Not many people have been called but God has brought us to this calling and salvation and He says consider this in the new King James, I believe the wording is: “For you see you calling.”  I believe in the new American Standard Bible in this particular verse: ”Consider where you come from and consider the salvation that you have received and compare us all to the rest of the world that is going to go through a serious tribulation which we have been spared from.”

This is who we are and this is how the language came forth from the apostles.  It was a language that was a very excited language about the status of the people that we need to apply to ourselves.

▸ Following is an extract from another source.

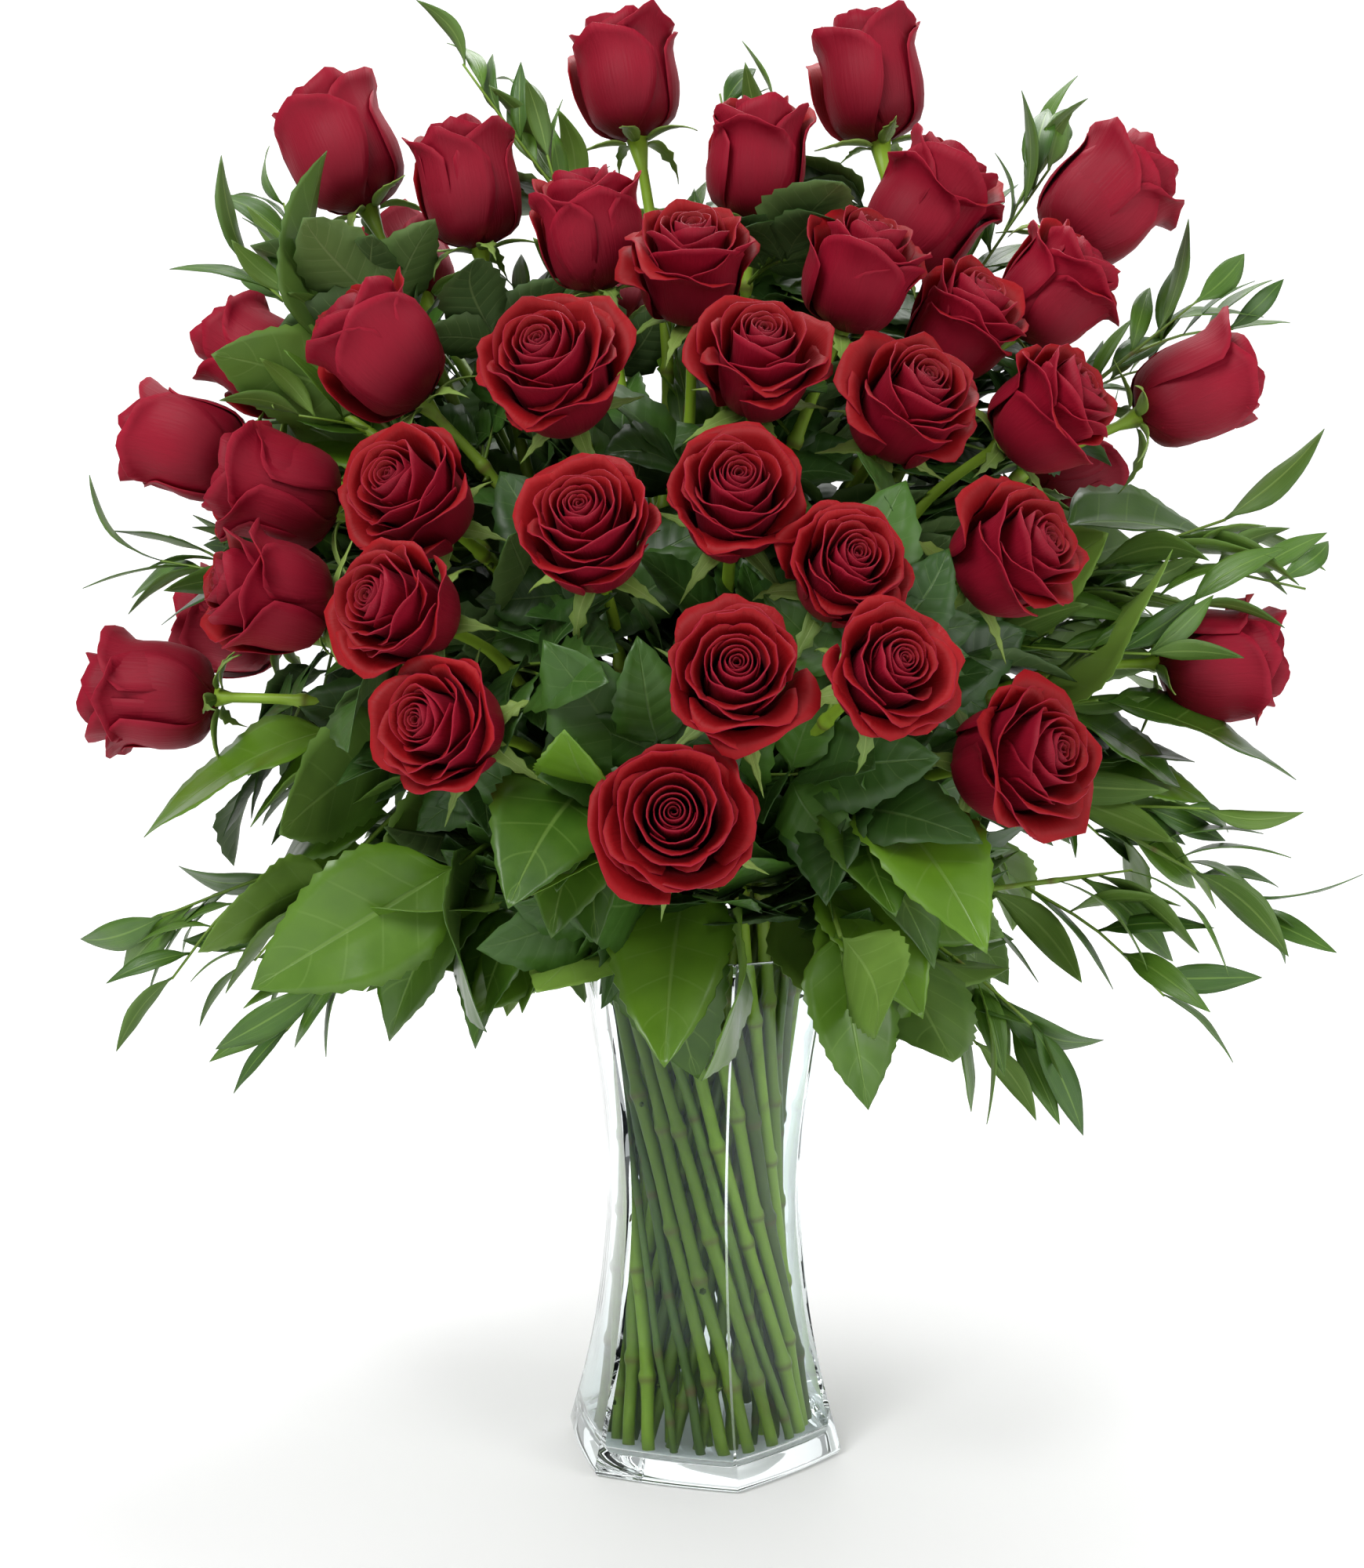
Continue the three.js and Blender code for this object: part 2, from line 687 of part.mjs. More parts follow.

I Peter 2: 9   You are a chosen generation,  (This church is a special select group of people) a royal priesthood, a holy nation, (We’ve been given a new citizenship; a new identity; a royal priesthood; we have a function spiritually for this world) His own special people, (My parents always felt very, very special and my mother said:  “We’re co-workers.” Somebody who works side by side with her would be found dead in a bunker the next morning but they would have to move on; go ahead; but she felt she could have been that person very easily and so many places along the way, they were spared.  You know spiritually we’ve been spared that as well.  There were so many times where God has brought us through as a church; as individuals and we need to be grateful for and appreciate and we can show that appreciation and gratefulness to God in thankfulness and in the way we work and deal with one another.)  that you may proclaim the praises of Him who called you out of darkness into His marvelous light;

Verse 10:  who once were not a people (at one time we were nothing individually but now we’re something; we’re special in God’s eyes; we’ve been called to salvation; we’ve been granted citizenship; we have a new country before us) but are now the people of God, (one time we’re nothing, now we’re the people of God) who had not obtained mercy but now have obtained mercy.